Сталинская паспортная система пережила своего творца. Она антисоциалистична и антисоциальна. Пока она существует, все разговоры о ликвидации противоположности между городом и деревней остаются лицемерной болтовней. Какая тут ликвидация противоположностей, когда создаются непроходимые разграничения: туда пущать, туда не пущать – есть города одного сорта и другого сорта. И ниже их всех совсем особый сорт – деревня.
Сложнейшие вопросы миграции трудового населения до сих пор не поддаются изучению (о решении этого вопроса и речи нет!) более всего потому, что паспортная система создает искривленную картину движения людских потоков. Планирование через паспортный стол мешает научному планированию.
Как-то я услышал от Володи Серова немецкую пословицу: «После обеда рассуждаешь иначе». Рассуждать так, как до обеда в «Праге», я уже не умел, хотя чем-то все же отличался от других обедавших. А ведь я был, хоть и маленький, но воспитатель народа. Знал ли я его? Беседуя со строителями метро, я не спрашивал их о самом главном, а если бы и спросил, не мог ждать откровенного ответа: что они, массы, думают о нас, их воспитателях?

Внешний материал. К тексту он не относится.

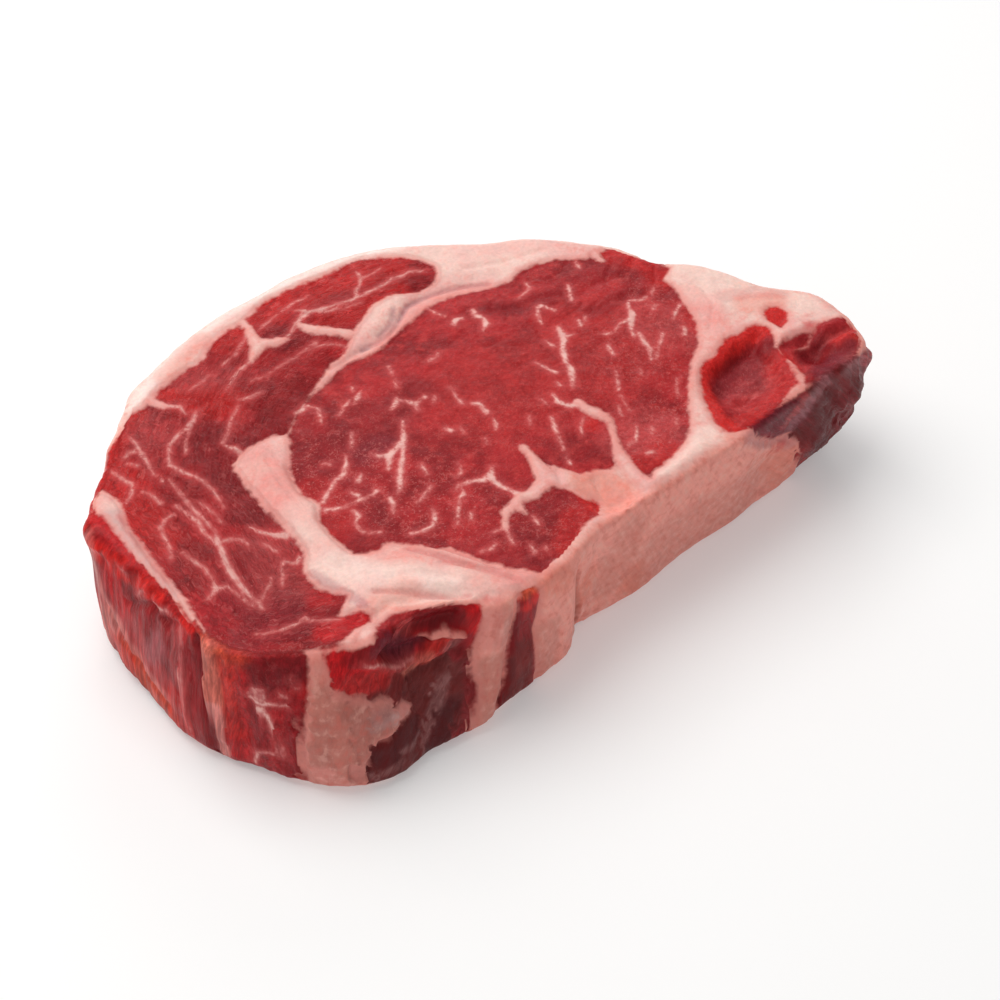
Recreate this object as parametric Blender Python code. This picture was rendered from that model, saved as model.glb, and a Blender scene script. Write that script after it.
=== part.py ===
"""Raw ribeye steak: one thick slice of beef rib, modelled as a single closed solid.

Metres, +Z up. The slice lies flat on z = 0 with a cut face up, its long axis along X
and the centre of its bounding box over the origin. The thin tail is at +X, the fat
side faces -Y. The solid is a loft: a foot outline, a swelling side and a rim outline,
closed by a flat underside and a cut face with the low relief of the muscles.
"""

import math

import bmesh
import bpy

MM = 0.001

# Driving dimensions, in millimetres.
LENGTH = 200.0
WIDTH = 137.0
THICKNESS = 40.0

RIM_RADIUS = 2.0        # where the cut face turns down into the side
FOOT_RADIUS = 4.0       # where the side rolls under to the flat underside
CROWN = 0.8             # how far the cut face rises over its rim

# Density of the skin.
COLUMNS = 128           # around the slice
ARC_STEPS = 3           # rows on each of the two rounded edges
SIDE_ROWS = 5           # rows between the rounded edges
FACE_RINGS = 17         # rings on the cut face
UNDERSIDE_RINGS = 3

# The ridge line towards which the rings of both faces close, as X, Y in mm.
RIDGE = ((-42.0, -4.0), (52.0, -9.0))

# Rim of the cut face, clockwise from the left end. Each station is X and Y of the rim,
# how far the foot stands outside the rim, and how much the side swells at mid height.
STATIONS = (
    (-98.0, 6.5, 1.0, 1.2), (-95.0, 13.5, 1.0, 1.2), (-89.5, 20.5, 1.5, 1.2),
    (-83.5, 28.8, 1.5, 1.2), (-76.2, 37.5, 1.5, 1.5), (-68.5, 46.2, 1.5, 1.5),
    (-57.0, 53.0, 1.5, 1.5), (-45.0, 58.8, 1.5, 1.5), (-31.0, 62.6, 1.0, 1.5),
    (-17.0, 65.8, 0.5, 1.5), (-4.0, 67.0, 0.5, 1.2), (8.5, 65.2, 0.5, 1.5),
    (20.0, 60.8, 1.0, 1.5), (29.0, 56.4, 1.5, 1.2), (35.5, 52.4, 1.5, 1.0),
    (43.5, 50.4, 1.5, 1.2), (51.5, 45.2, 1.5, 1.2), (58.5, 39.3, 1.5, 1.0),
    (64.0, 34.6, 1.5, 1.0), (67.5, 27.5, 1.5, 1.0), (71.0, 22.5, 1.5, 1.0),
    (78.0, 17.8, 1.0, 1.0), (84.3, 8.8, 1.0, 1.0), (88.2, 1.5, 1.0, 1.0),
    (93.8, -3.6, 0.5, 0.8), (99.0, -10.0, 0.0, 0.7), (99.6, -18.5, -4.0, 2.5),
    (98.8, -26.0, -6.5, 3.5), (96.0, -32.0, -7.0, 3.0), (88.5, -35.5, -8.0, 2.0),
    (80.0, -37.5, -6.5, 1.0), (71.0, -40.0, -6.0, 0.0), (61.0, -42.8, -6.2, 0.0),
    (51.0, -45.2, -7.0, 0.5), (40.0, -46.6, -6.2, 0.5), (30.0, -48.6, -5.5, 0.5),
    (20.0, -50.4, -4.0, 0.5), (11.0, -52.2, -5.0, 0.0), (3.0, -54.0, -5.5, 0.0),
    (-5.0, -57.2, -2.5, 0.5), (-12.5, -60.6, -2.8, 0.5), (-21.0, -62.8, -2.5, 0.5),
    (-31.0, -62.4, 1.0, 0.0), (-40.0, -61.4, 4.0, 0.0), (-49.0, -59.0, 7.4, 0.0),
    (-58.0, -58.8, 10.1, 0.5), (-68.0, -56.6, 8.7, 1.5), (-77.0, -53.4, 5.0, 1.5),
    (-85.0, -49.4, 0.5, 1.5), (-90.0, -43.0, 1.0, 1.5), (-92.0, -35.0, 3.0, 1.5),
    (-93.0, -25.0, 4.5, 1.5), (-95.0, -12.0, 4.0, 1.5), (-97.0, -2.0, 2.5, 1.5),
)

# Low relief of the cut face: centre X, Y, half lengths along and across, turn in
# degrees and height, in mm. A height below zero is a hollow.
MOUNDS = (
    (8.0, -4.0, 62.0, 44.0, 8.0, 1.0),          # crown of the eye muscle
    (-76.0, -8.0, 46.0, 16.0, 82.0, 0.8),       # cap muscle, long left run
    (-22.0, 50.0, 42.0, 13.0, 8.0, 0.8),        # cap muscle, upper run
    (-56.0, -12.0, 30.0, 7.0, 90.0, 0.9),       # fat band beside the eye
    (-44.0, -48.0, 20.0, 12.0, 150.0, 0.8),     # fat corner in front of it
    (63.0, -27.0, 17.0, 13.0, 15.0, -3.6),      # dished tail muscle
    (84.0, -28.0, 10.0, 7.0, 10.0, -1.6),       # thin end of the tail
    (12.0, -47.0, 9.0, 14.0, 10.0, -2.6),       # gully through the front fat
)

# Seams between the muscles: half width, depth and the points that the seam follows.
SEAMS = (
    (4.5, 1.6, ((-33.0, 22.0), (-20.0, 29.0), (-8.0, 31.0), (0.0, 35.0), (7.0, 40.5),
                (16.0, 41.5), (25.0, 39.5), (30.0, 37.0))),
    (4.0, 0.9, ((-61.5, 6.0), (-61.5, -12.0), (-60.0, -28.0), (-60.5, -40.0))),
    (4.0, 0.7, ((66.0, 16.0), (66.5, 2.0), (61.0, -8.0), (52.0, -18.0), (44.0, -29.0))),
)

# Lumps and hollows of the side: X, Y, Z of the middle, radius and height.
SIDE_LUMPS = (
    (-50.0, -60.0, 30.0, 9.0, -3.0),    # muscle set back under the fat
    (-38.0, -62.0, 33.0, 6.0, -2.0),
    (-59.0, -61.0, 37.0, 5.0, 1.5),     # fat nodule on the rim
    (-72.0, -62.0, 18.0, 14.0, 2.5),    # swelling of the lower fat
    (-88.0, -48.0, 20.0, 6.0, -2.0),    # fold at the front left corner
    (-20.0, -63.0, 26.0, 4.0, -2.0),    # upright creases of the front
    (4.0, -54.0, 22.0, 5.0, -1.5),
    (-99.0, 4.0, 34.0, 5.0, 1.2),       # end of the red rim
    (66.0, -41.0, 16.0, 12.0, -2.5),    # undercut below the tail
)


def closed_curve(points, count):
    """Points at equal steps along a closed Catmull-Rom curve through the stations."""
    fine = []
    total = len(points)
    steps = 24
    for i in range(total):
        before, start, end, after = (points[(i + k) % total] for k in (-1, 0, 1, 2))
        for s in range(steps):
            t = s / steps
            fine.append([0.5 * (2 * b + (c - a) * t + (2 * a - 5 * b + 4 * c - d) * t ** 2
                                + (3 * b - a - 3 * c + d) * t ** 3)
                         for a, b, c, d in zip(before, start, end, after)])
    fine.append(fine[0])
    lengths = [0.0]
    for p, q in zip(fine, fine[1:]):
        lengths.append(lengths[-1] + math.dist(p[:2], q[:2]))
    curve = []
    i = 0
    for k in range(count):
        goal = lengths[-1] * k / count
        while lengths[i + 1] < goal:
            i += 1
        t = (goal - lengths[i]) / (lengths[i + 1] - lengths[i])
        curve.append([p + (q - p) * t for p, q in zip(fine[i], fine[i + 1])])
    return curve


def outward(curve, i):
    """Unit normal in plan, pointing away from the meat, of a clockwise outline."""
    ahead = curve[(i + 1) % len(curve)]
    behind = curve[i - 1]
    dx, dy = ahead[0] - behind[0], ahead[1] - behind[1]
    size = math.hypot(dx, dy)
    return -dy / size, dx / size


def distance_to_line(x, y, points):
    """Distance in plan from a point to a polyline."""
    best = math.inf
    for (ax, ay), (bx, by) in zip(points, points[1:]):
        dx, dy = bx - ax, by - ay
        t = ((x - ax) * dx + (y - ay) * dy) / (dx * dx + dy * dy)
        t = min(max(t, 0.0), 1.0)
        best = min(best, math.hypot(x - ax - t * dx, y - ay - t * dy))
    return best


def relief(x, y):
    """Height of the cut face over its plain level, in mm."""
    height = 0.0
    for cx, cy, along, across, turn, size in MOUNDS:
        turn = math.radians(turn)
        u = ((x - cx) * math.cos(turn) + (y - cy) * math.sin(turn)) / along
        v = ((y - cy) * math.cos(turn) - (x - cx) * math.sin(turn)) / across
        reach = u * u + v * v
        if reach < 1.0:
            height += size * (1.0 - reach) ** 2
    for half, depth, points in SEAMS:
        height -= depth * math.exp(-(distance_to_line(x, y, points) / half) ** 2)
    return height


def side_swell(x, y, z):
    """How far the side's lumps push it outwards at a place, in mm."""
    return sum(size * math.exp(-(math.dist((x, y, z), (cx, cy, cz)) / radius) ** 2)
               for cx, cy, cz, radius, size in SIDE_LUMPS)


def side_section():
    """Inset and height of each row of the side, from the underside up to the cut face."""
    rows = []
    for k in range(ARC_STEPS + 1):
        turn = 0.5 * math.pi * k / ARC_STEPS
        rows.append((FOOT_RADIUS * (1 - math.sin(turn)), FOOT_RADIUS * (1 - math.cos(turn))))
    upper = THICKNESS - CROWN - RIM_RADIUS
    for k in range(1, SIDE_ROWS):
        rows.append((0.0, FOOT_RADIUS + (upper - FOOT_RADIUS) * k / SIDE_ROWS))
    for k in range(ARC_STEPS + 1):
        turn = 0.5 * math.pi * k / ARC_STEPS
        rows.append((RIM_RADIUS * (1 - math.cos(turn)), upper + RIM_RADIUS * math.sin(turn)))
    return rows


def towards_ridge(x, y):
    """The nearest point of the ridge line."""
    (ax, ay), (bx, by) = RIDGE
    dx, dy = bx - ax, by - ay
    t = min(max(((x - ax) * dx + (y - ay) * dy) / (dx * dx + dy * dy), 0.0), 1.0)
    return ax + t * dx, ay + t * dy


def rings():
    """Every ring of the skin, from the middle of the underside to the middle of the face."""
    rim = closed_curve(STATIONS, COLUMNS)
    normals = [outward(rim, i) for i in range(COLUMNS)]
    side = []
    for inset, z in side_section():
        rise = z / THICKNESS
        ring = []
        for (x, y, flare, swell), (nx, ny) in zip(rim, normals):
            out = flare * (1 - rise) + swell * math.sin(math.pi * rise) - inset
            out += side_swell(x + nx * out, y + ny * out, z)
            ring.append((x + nx * out, y + ny * out, z))
        side.append(ring)
    underside = closing_rings(side[0], UNDERSIDE_RINGS)
    face = closing_rings(side[-1], FACE_RINGS)
    side[-1] = lifted(side[-1])
    return underside[::-1] + side + [lifted(ring) for ring in face]


def closing_rings(edge, count):
    """Rings that close from an edge towards the ridge line."""
    closing = []
    for k in range(1, count + 1):
        t = k / (count + 0.6)
        ring = []
        for x, y, z in edge:
            rx, ry = towards_ridge(x, y)
            ring.append((x + (rx - x) * t, y + (ry - y) * t, z))
        closing.append(ring)
    return closing


def lifted(ring):
    """A ring of the cut face raised or sunk by the relief."""
    return [(x, y, z + relief(x, y)) for x, y, z in ring]


def to_size(skin):
    """The rings scaled to the driving dimensions and centred over the origin, in metres."""
    spans = []
    for axis in range(3):
        values = [point[axis] for ring in skin for point in ring]
        spans.append((min(values), max(values)))
    sizes = (LENGTH, WIDTH, THICKNESS)
    middles = [(low + high) / 2 for low, high in spans[:2]] + [spans[2][0]]
    scales = [size / (high - low) for size, (low, high) in zip(sizes, spans)]
    return [[tuple((value - middle) * scale * MM
                   for value, middle, scale in zip(point, middles, scales))
             for point in ring] for ring in skin]


def close_across(mesh, ring):
    """Fill the last, long ring with quads from one bank of the ridge to the other."""
    left = min(range(COLUMNS), key=lambda i: ring[i].co.x)
    turned = [ring[(left + k) % COLUMNS] for k in range(COLUMNS)]
    for k in range(COLUMNS // 2):
        near, far = turned[k], turned[k + 1]
        near_back, far_back = turned[-k], turned[-k - 1]
        corners = []
        for vert in (near, far, far_back, near_back):
            if vert not in corners:
                corners.append(vert)
        if len(corners) > 2:
            mesh.faces.new(corners)


def steak_mesh(name):
    """The closed skin of the steak as a mesh."""
    mesh = bmesh.new()
    loops = [[mesh.verts.new(point) for point in ring] for ring in to_size(rings())]
    for low, high in zip(loops, loops[1:]):
        for i in range(COLUMNS):
            k = (i + 1) % COLUMNS
            mesh.faces.new((low[i], low[k], high[k], high[i]))
    close_across(mesh, loops[0])
    close_across(mesh, loops[-1])
    bmesh.ops.recalc_face_normals(mesh, faces=mesh.faces)
    data = bpy.data.meshes.new(name)
    mesh.to_mesh(data)
    mesh.free()
    data.shade_smooth()
    return data


def raw_meat():
    """Moist raw beef."""
    material = bpy.data.materials.new("raw_beef")
    material.use_nodes = True
    shader = material.node_tree.nodes["Principled BSDF"]
    shader.inputs["Base Color"].default_value = (0.42, 0.055, 0.055, 1.0)
    shader.inputs["Roughness"].default_value = 0.42
    shader.inputs["Metallic"].default_value = 0.0
    return material


def build():
    for old in list(bpy.data.objects):
        bpy.data.objects.remove(old, do_unlink=True)
    collection = bpy.data.collections.new("raw_ribeye_steak")
    bpy.context.scene.collection.children.link(collection)
    steak = bpy.data.objects.new("ribeye_steak", steak_mesh("ribeye_steak"))
    steak.data.materials.append(raw_meat())
    collection.objects.link(steak)


build()
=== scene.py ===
import bpy
import numpy as np
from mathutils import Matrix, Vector


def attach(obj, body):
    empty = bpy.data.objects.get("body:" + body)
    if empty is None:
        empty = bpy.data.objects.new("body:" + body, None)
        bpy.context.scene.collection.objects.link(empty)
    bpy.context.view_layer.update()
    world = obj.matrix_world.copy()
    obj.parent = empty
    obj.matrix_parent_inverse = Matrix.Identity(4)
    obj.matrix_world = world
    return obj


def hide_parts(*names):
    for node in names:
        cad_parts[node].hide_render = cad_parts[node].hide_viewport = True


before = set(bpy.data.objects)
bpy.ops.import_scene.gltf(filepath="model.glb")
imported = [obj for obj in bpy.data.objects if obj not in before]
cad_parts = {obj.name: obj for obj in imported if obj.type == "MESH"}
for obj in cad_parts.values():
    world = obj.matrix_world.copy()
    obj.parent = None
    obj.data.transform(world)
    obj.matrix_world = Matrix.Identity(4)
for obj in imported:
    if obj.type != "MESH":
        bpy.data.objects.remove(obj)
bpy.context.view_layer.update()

mm = 0.001


# helpers for selecting, modifiers and mesh data
def deselectAll():
    if bpy.context.mode != "OBJECT":
        bpy.ops.object.mode_set(mode="OBJECT")
    bpy.ops.object.select_all(action="DESELECT")


def makeActive(piece):
    deselectAll()
    piece.select_set(True)
    bpy.context.view_layer.objects.active = piece


def addModifier(piece, kind, **settings):
    makeActive(piece)
    bpy.ops.object.modifier_add(type=kind)
    modifier = piece.modifiers[-1]
    for name, value in settings.items():
        setattr(modifier, name, value)
    bpy.ops.object.modifier_apply(modifier=modifier.name)


def readPoints(piece):
    points = np.empty(len(piece.data.vertices) * 3, np.float32)
    piece.data.vertices.foreach_get("co", points)
    return points.reshape(-1, 3).astype(float) / mm


def writePoints(piece, points):
    piece.data.vertices.foreach_set("co", (points * mm).astype(np.float32).ravel())
    piece.data.update()


def readNormals(piece):
    normals = np.empty(len(piece.data.vertices) * 3, np.float32)
    piece.data.vertices.foreach_get("normal", normals)
    return normals.reshape(-1, 3).astype(float)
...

Пользуясь тем, что его портреты не печатались в газетах, Гарун аль Рашид [40] ходил по Багдаду неузнанным. Он подходил к булочной, спрашивал, кто последний и, стоя в очереди, слушал, как его ругают. За дискредитацию халифа в тот жестокий век не давали и пяти недель лагеря. Казалось бы, жители Багдада, никем не пресекаемые, заклевещут Гаруна насмерть. Ничего подобного – они сложили о нем бессмертные сказки.
Гарун знал то, чего не знают другие халифы: чтобы народ поминал тебя добрым словом в будущем, не затыкай рот порицающему сегодня.
40
Гарун аль Рашид (763–809) – арабский халиф из династии Аббасидов. Есть основания полагать, что в сказках «Тысяча и одна ночь» его образ сильно приукрашен. Известно, например, что он принимал личное участие в подавлении восстаний.
При дворе халифа не-Гаруна я состоял в числе тех, кого посылали к народу спрашивать его мнение о халифе. Разумеется, жители Багдада единодушно подтверждали, что он велик.
Доверие рабочего класса, которое Ленин и его товарищи никогда не обманывали, помогло Сталину и его приспешникам создать вокруг него ореол избранности. Он создавался не один год. Стиль этот распространился и ниже: на местах сразу нашлись опьяненные властью вождята, учредившие местные культики. В 1936 году, например, секретарь Харьковского обкома Демченко через вторых лиц распорядился, чтобы в день Первого мая на балконах домов были развешаны его портреты. Несмотря на нехватку бумаги, их отпечатали достаточным тиражом – Демченко разрешил использовать для этой цели бумагу, забронированную для школьных учебников.